Au terme d’un véritable parcours du combattant, d’années d’humiliations et de souffrances - parce que sa mère, veuve, n’avait pas les moyens de payer régulièrement ses frais de scolarité, c’est son frère aîné, Jong-seok, pourtant brillant lui aussi, qui s’est dévoué et a assumé la lourde charge de chef de famille -, Eun-ja est arrivée à décrocher tous les concours, toutes les bourses. En 2002, tous ses proches se cotisant, elle arrive enfin en France, à Dijon, où elle soutient sa thèse de doctorat. Et puis elle écrit son livre, directement en français, où elle raconte son histoire, ses tribulations. Et tente de le faire publier ici. En vain, jusqu’à ce que le manuscrit obtienne une bourse de la Fondation Cino del Duca. On connaît la suite.

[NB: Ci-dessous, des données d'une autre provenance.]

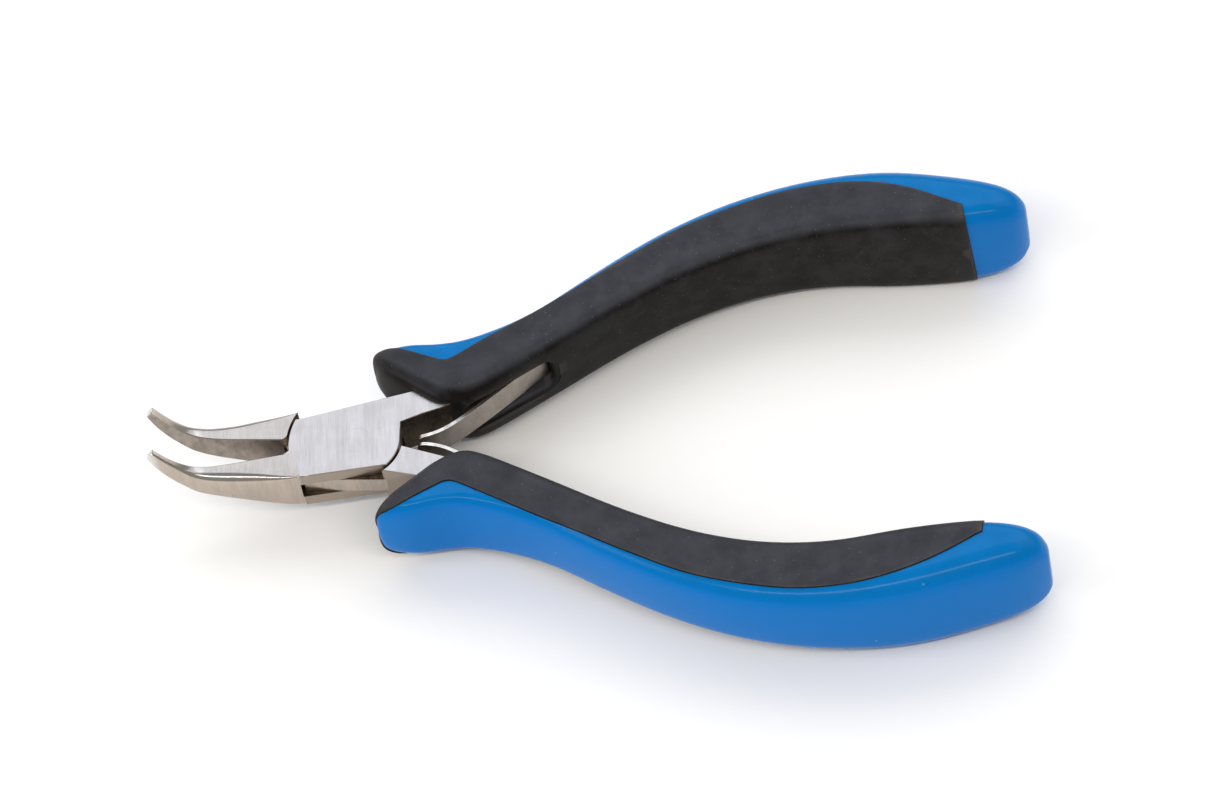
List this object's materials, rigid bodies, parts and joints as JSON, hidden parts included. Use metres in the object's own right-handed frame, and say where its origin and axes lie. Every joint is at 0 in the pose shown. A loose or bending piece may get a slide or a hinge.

Même si L’étrangère est un récit plein de bons sentiments - surtout au début, puisque c’est une enfant qui s’exprime -, Eun-ja Kang ne tombe jamais dans le gnangnan. C’est au contraire une fille au caractère bien trempé, et très moderne, en particulier en matière de mœurs : étudiante à Séoul, elle a succombé au charme de son premier amant, Jin-ho, un économiste de bonne famille, jaloux, possessif et traditionaliste avec qui elle a vécu en concubinage notoire, mais qu’elle a refusé d’épouser, se faisant avorter. Elle l’a aussi trompé avec un autre garçon, plus jeune, avant leur rupture définitive.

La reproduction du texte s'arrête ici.